Like Intel before them they are in almost everything. Here is a list of some of their customers: SONY (NYSE:SNE), Sharp (OTCPK:SHCAY), HP (NYSE:HPQ), Dell (NASDAQ:DELL), Acer, Samsung, Motorola, Google, Nokia, Logitech (NASDAQ:LOGI), Epson (OTCPK:SEKEY), 3M (NYSE:MMM) and many, many more. Take a look at the company's most recent fact sheet released in May of this year.
As early as 2009 - 2010, they had recognized there would be a slowdown in high-end devices especially in China. By forming new partnership agreements with tier 1, tier 2 and white box manufacturers, Himax was able to grow into the slump. 2009 is important in many ways: Innolux, the world's third largest panel manufacturer, owns 15% of Himax. In 2009, Himax was extremely dependent on Innolux with 68% of revenues coming from that single customer. Take a look at the table below.
Himax Revenue by Customer
|Year||Innolux %||All Others %|
This is why I was making such a big deal about their list of customers. Over the last four years, Himax has become so pervasive that I could challenge you to make it through 24hrs without coming into contact with a device they are in. Let's take a look at what those percentages mean in dollar terms.
You will notice that EPS recovers much more sharply than revenue. I should also mention that they have initiated four (4) share buyback programs totaling ~$158 million since 2007 and repurchased a total of 46.5 million ADSs aggregately through March 31, 2013. Of the $25 million share buyback program announced in June 2011, Himax has purchased a total of $13.4 million, or approximately 9.5 million ADSs, through March 31, 2013.
As I said earlier, Himax has had a good run of late.
The current P/E of 21.1 is not too expensive, but earnings are expected to grow 0.43 for 2013 and 0.63 for 2014. Maintaining a P/E of 20 should leave shares at about $12 - $13, a double from here.
We can also see from the fact sheet that they have no debt, and consistently return excess earnings to shareholders, YOY increasing the dividend from $0.06 to $0.25 currently about 4% yield. It is important that they are not hoarding cash, it shows how confident management is about their path for the future. There really is no need to pay a dividend to attract investors when growth is more than adequate.
Yes, they have had great growth and have more potential. FY 2011 - 2012 EPS was up 240%. Q1 2013 Gross Margins rose to 25% higher than in 2012 and the highest since 2008. We find out Q2 on Thursday. We know that smartphones had a great quarter from companies that have already reported. Once again, look at the list of Himax customers. I expect a solid beat on Thursday and the growth will continue.
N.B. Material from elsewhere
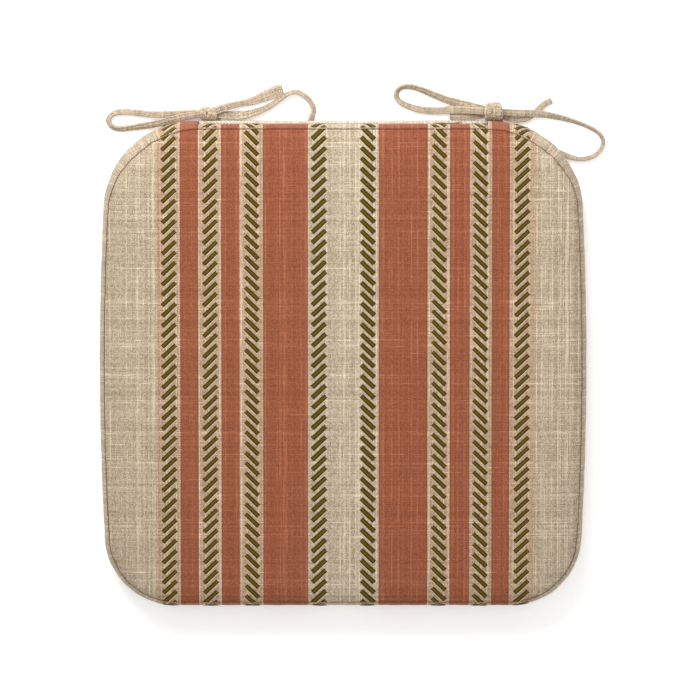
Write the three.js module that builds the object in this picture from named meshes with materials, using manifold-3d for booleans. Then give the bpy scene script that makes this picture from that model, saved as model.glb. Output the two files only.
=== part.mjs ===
// Chair seat pad: a boxed fabric cover over a foam core, closed by a zip across the back
// edge, with two pairs of fabric ties knotted in a bow near the back corners.
//
// Millimetres, +Z up. +Y points to the back edge, where the ties are, and +X to the right
// of someone looking down on the pad with the back edge away from them. The origin is on
// the floor under the middle of the pad.

import * as THREE from 'three';
import { mergeVertices } from 'three/addons/utils/BufferGeometryUtils.js';
import Module from 'manifold-3d';

const wasm = await Module();
wasm.setup();

// ---------------------------------------------------------------- driving dimensions

// Plan of the pad
const padWidth = 406;
const padDepth = 405;
const backCornerRadius = 75;
const frontCornerRadius = 59;
const sideBow = 3.5;

// Heights
const topSeamHeight = 35;
const crown = 5;
const crownSoftness = 7;
const boxingBulge = 3.5;

// Cloth and the room left between neighbours
const clothThickness = 0.8;
const gap = 0.3;
const looseGap = 0.45;
const seamAllowance = 6;
const seamThreadSize = 0.5;

// Filling
const foamSideRoom = 8;
const foamEdgeBevel = 2;
const waddingThickness = 2.8;

// Zip
const backSeamRoom = 4.5;
const zipMouthRoom = 0.6;
const zipPlaneInset = 4.8;
const zipTapeWidth = 8;
const zipTapeThickness = 0.6;
const zipTapeEndRoom = 2;
const coilWidth = 1.6;
const coilThickness = 2;
const coilSpacing = 1.2;
const coilEndRoom = 14;
const stopLength = 2.2;
const upperStripSetBack = 1.2;

// Zip slider and its pull
const sliderLength = 9;
const sliderWidth = 7.8;
const sliderTailWidth = 6.4;
const sliderPlateThickness = 1;
const sliderNeckLength = 2;
const sliderNeckWidth = 0.6;
const sliderEndRoom = 1.8;
const bridgeSpan = 5;
const bridgeThickness = 0.6;
const bridgeWidth = 1.2;
const bridgeClearance = 1.5;
const pullLength = 20;
const pullWidth = 5.5;
const pullThickness = 0.9;
const pullEyeLength = 3.8;
const pullEyeWidth = 2.4;
const pullEyeWall = 0.9;
const pullEndRoom = 4;

// Ties
const tieWidth = 6.4;
const tieThickness = 2.6;
const tieStep = 5;
const leftBowFromCorner = 12.2;
const rightBowFromCorner = -1.3;

// Facets
const cornerSteps = 8;
const sideSteps = 6;
const frontSteps = 3;

// ---------------------------------------------------------------- finishes

function cloth(colour) {
  return new THREE.MeshStandardMaterial({ color: colour, roughness: 0.9, metalness: 0 });
}

const striped = () => cloth(0xa05e43);
const linen = () => cloth(0xc0ae97);
const filling = () => cloth(0xf0ead8);
const zipCloth = () => cloth(0xb8a68c);
const sewingThread = () => cloth(0x6b4a36);
const nylon = () => new THREE.MeshStandardMaterial({ color: 0xb5a284, roughness: 0.5, metalness: 0 });
const brass = () => new THREE.MeshStandardMaterial({ color: 0x8c7a52, roughness: 0.4, metalness: 0.9 });

// ---------------------------------------------------------------- solids

// A geometry as a solid that can be joined and cut.
function solidOf(geometry) {
  const bare = geometry.index ? geometry.toNonIndexed() : geometry.clone();
  bare.deleteAttribute('normal');
  bare.deleteAttribute('uv');
  const merged = mergeVertices(bare, 1e-4);
  return new wasm.Manifold(new wasm.Mesh({
    numProp: 3,
    vertProperties: new Float32Array(merged.attributes.position.array),
    triVerts: new Uint32Array(merged.index.array),
  }));
}

function geometryOf(solid) {
  const mesh = solid.getMesh();
  const geometry = new THREE.BufferGeometry();
  geometry.setAttribute('position', new THREE.BufferAttribute(mesh.vertProperties, 3));
  geometry.setIndex(new THREE.BufferAttribute(mesh.triVerts, 1));
  return geometry;
}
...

Not content with the success so far, they continued R&D on LCOS and MEMS Microdisplay. That brings us to the company listed as NDA (non disclosure agreement) on the fact sheet and we all now know it's Google. LCOS is the glass in Google Glass. Himax is expanding to meet the production and evolutionary demands of their customers. Once again they are doing that without accumulating debt. In this instance, they got Google to take a 6% share of the company, with an option to increase to 14% over the next year - something SA contributor Mark Gomes covered last month. What we did not learn was how much Google has paid, something else we hope to learn on Thursday.
I would have liked to see it run back up towards an all-time high prior to announcing on Thursday, but not sure there is time. To wrap up, with Google and Innolux holding nearly 30% of the company and share buybacks in full swing, expanding margins, increased demand and real revenue growth, I anticipate Himax becoming a well-loved stock.
As yet, I have been unable to find any which is my greatest cause for concern. I would really like to hear from anyone who has something negative to say.
Disclosure: I am long HIMX, MSFT. I wrote this article myself, and it expresses my own opinions. I am not receiving compensation for it (other than from Seeking Alpha). I have no business relationship with any company whose stock is mentioned in this article.